Date: Sep 24, 2012 1:14 PM
Author: Jose Carlos Santos
Subject: Re: From addition preservation to linearity

On 24-09-2012 17:15, David C. Ullrich wrote:

> Hmm. It's unclear to me what the "this" refers to - I've posted the
> simple proof of that fact about A + A, but I don't recall ever
> saying anything about the OP's question. In fact it's not clear
> to me how that follows, let's see:
>
> Lemma 0. If A subset R^n and m(A) > 0 then A + A has
> nonempty interior.
>
> Pf Sketch: WLOG 0 < m(A) < infinity. Let h be the characteristic
> function of A, and let g be the convolution of A with


You meant "of h" here.

> itself.
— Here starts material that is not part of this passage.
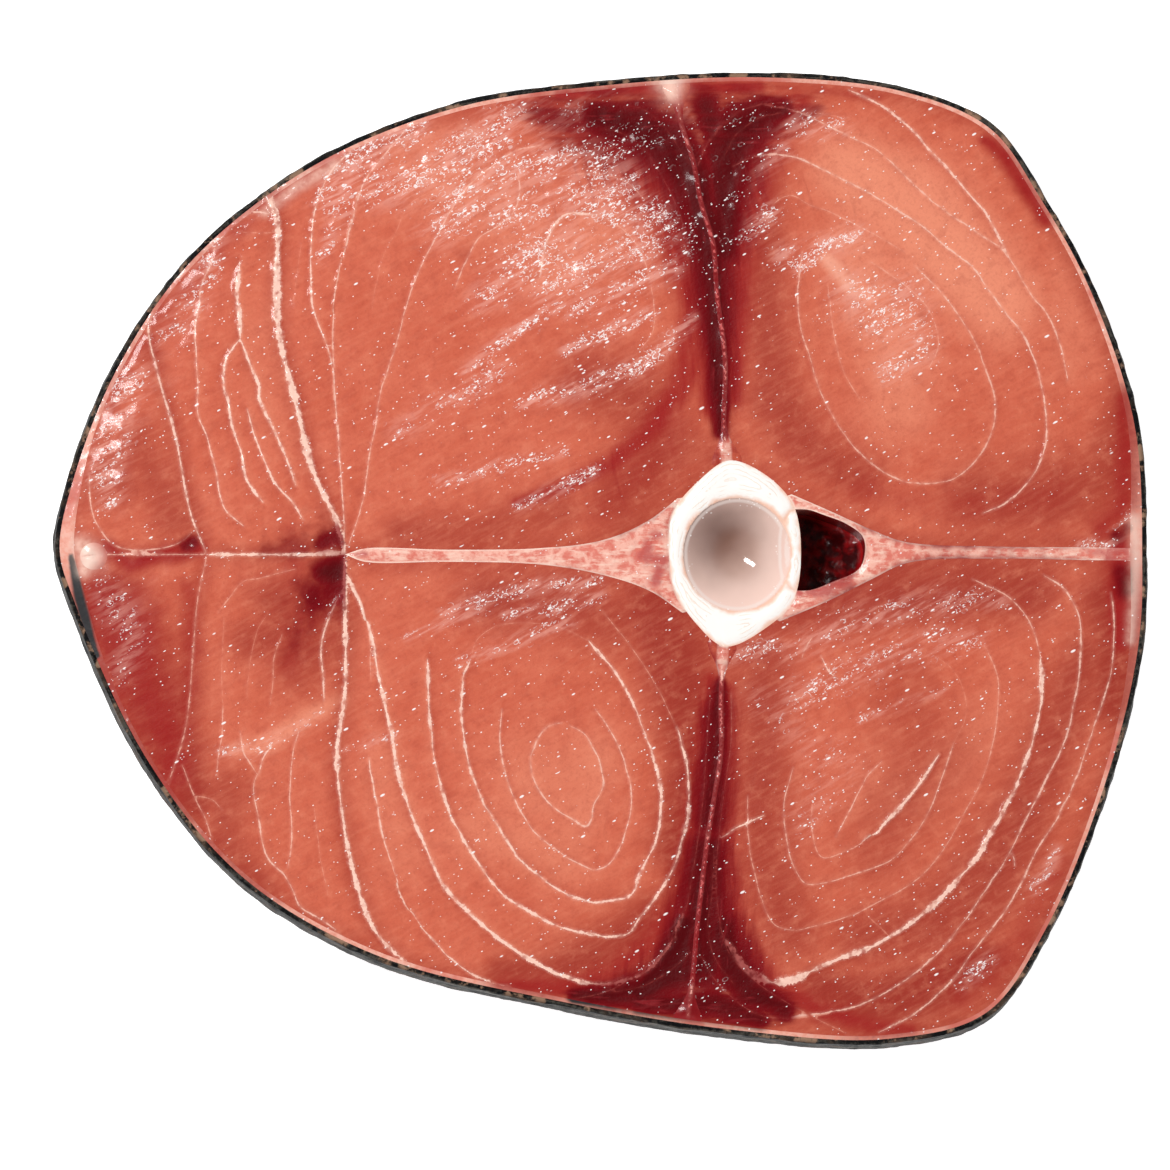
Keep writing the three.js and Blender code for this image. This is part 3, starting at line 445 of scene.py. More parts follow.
WET = [
    # crumbly patches
    (1, [(330, 200, 16), (345, 175, 18), (362, 160, 18), (385, 145, 14), (420, 128, 10)]),
    (0.9, [(372, 190, 16), (398, 189, 18), (425, 175, 16), (458, 150, 16), (500, 135, 14)]),
    (0.9, [(490, 122, 12), (520, 118, 16), (560, 120, 20), (610, 125, 24), (660, 140, 26)]),
    (0.9, [(440, 225, 20), (465, 200, 22), (490, 180, 24), (530, 165, 24), (570, 158, 26), (620, 165, 28)]),
    (0.8, [(500, 215, 14), (530, 205, 20), (570, 195, 24), (610, 200, 28), (650, 215, 24), (680, 225, 16)]),
    (0.75, [(480, 300, 14), (510, 275, 20), (540, 252, 22), (575, 240, 18)]),
    (0.75, [(540, 295, 10), (575, 275, 18), (610, 258, 18), (650, 245, 14)]),
    (0.9, [(570, 312, 8), (600, 300, 12), (640, 282, 11), (675, 268, 9)]),
    (0.7, [(680, 120, 16), (700, 130, 16), (706, 166, 18), (692, 213, 14), (692, 252, 10)]),
    (0.9, [(728, 135, 18), (749, 120, 16), (775, 122, 16), (805, 125, 14), (840, 128, 10)]),
    (0.9, [(732, 200, 12), (741, 178, 13), (760, 162, 11), (785, 150, 8)]),
    (0.9, [(730, 238, 10), (745, 228, 12), (770, 212, 10)]),
    (0.8, [(780, 255, 10), (801, 259, 14), (825, 246, 12), (860, 236, 12)]),
    (0.8, [(345, 215, 8), (332, 230, 8), (322, 255, 8)]),
    (0.6, [(215, 235, 12), (205, 275, 14), (190, 310, 14), (165, 340, 12)]),
    (0.8, [(130, 380, 20), (115, 420, 20), (105, 465, 16), (110, 500, 12)]),
    (0.55, [(105, 592, 14), (120, 612, 18), (135, 640, 14), (120, 670, 12)]),
    (0.7, [(850, 290, 22), (880, 320, 22), (905, 300, 22), (920, 350, 16), (890, 370, 14)]),
    (0.6, [(735, 655, 8), (755, 650, 9), (780, 645, 8)]),
    (0.6, [(790, 652, 12), (830, 632, 14), (870, 617, 14), (910, 606, 14), (960, 600, 12), (1000, 600, 8)]),
    (0.45, [(790, 695, 14), (840, 675, 16), (890, 655, 16), (940, 640, 16), (980, 640, 10)]),
    (0.3, [(760, 700, 14), (800, 735, 18), (840, 770, 20), (800, 820, 16)]),
    (0.8, [(1080, 545, 5), (1110, 545, 7), (1122, 530, 6), (1130, 515, 5)]),
    (0.6, [(222, 752, 6), (255, 748, 8), (285, 735, 7), (320, 714, 5)]),
    (0.5, [(345, 750, 4), (370, 742, 6), (395, 735, 4)]),
    (0.7, [(1035, 890, 7), (1048, 870, 6), (1058, 850, 5)]),
    (0.7, [(960, 985, 6), (975, 972, 7), (990, 958, 6)]),
    (0.8, [(680, 1005, 8), (695, 985, 12), (705, 965, 10), (725, 985, 8)]),
    (0.5, [(400, 430, 12), (450, 400, 12), (500, 370, 12)]),
    # drawn out streaks
    (1, [(520, 405, 5), (550, 395, 9), (590, 385, 9), (645, 365, 8), (695, 318, 6)]),
    (0.9, [(565, 350, 6), (600, 335, 8), (650, 313, 7)]),
    (0.8, [(465, 372, 6), (517, 330, 8), (560, 305, 7)]),
    (0.7, [(440, 482, 6), (500, 466, 7), (563, 452, 5)]),
    (0.8, [(517, 507, 5), (550, 492, 7), (595, 472, 6)]),
    (0.8, [(443, 612, 5), (489, 599, 7), (540, 585, 7), (600, 582, 6)]),
    (0.8, [(505, 615, 5), (547, 608, 8), (600, 596, 6)]),
    (0.7, [(408, 637, 5), (450, 620, 6), (488, 612, 4)]),
    (0.7, [(460, 662, 6), (520, 640, 8), (570, 622, 6)]),
    (0.5, [(780, 720, 4), (830, 690, 5), (880, 670, 5)]),
    (0.5, [(860, 720, 4), (900, 705, 5), (945, 690, 4)]),
]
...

Then g >= 0, and
>
> int g = (int h)^2 > 0.
>
> Also g is continuous, so g > 0 on some nonempty
> open set B. But B subset A + A. QED.
>
>
> Hmm. Now suppose f : R^n -> R^m is measurable
> and
>
> f(x+y) = f(x) + f(y).
>
> There exists L so that if A = {x : |f(x)| < L} then
> m(L) > 0.


And here you meant "m(A) > 0".

> Hence A + A has nonempty interior O.
>
> But x in O implies that |f(x)| < 2L.
>
> Fix x in O and let V = O - x = {y : x + y in O}.
> Then V is a neighborhood of the origin, and
> z in in V implies z = y - x with y in O, hence
>
>
> |f(z)| < 2L + |f(x)| = c.
>
> So f is bounded in O.
>
> Now since f(nx) = n f(x) for any positive integer n, it follows
> that
>
> |f(z)| < c/n for z in O/n,
>
> and hence f is continuous at the origin. Since f is additive
> this shows that f is continuous.
>
> And now, since f(qx) = q f(x) for any rational q and f is
> continuous, it follows that f(rx) = r f(x) for any real r, so
> f is linear. QED.


Thanks. That was quite a help. I still would rather have a reference
that I could cite, but it's good to know how to prove it.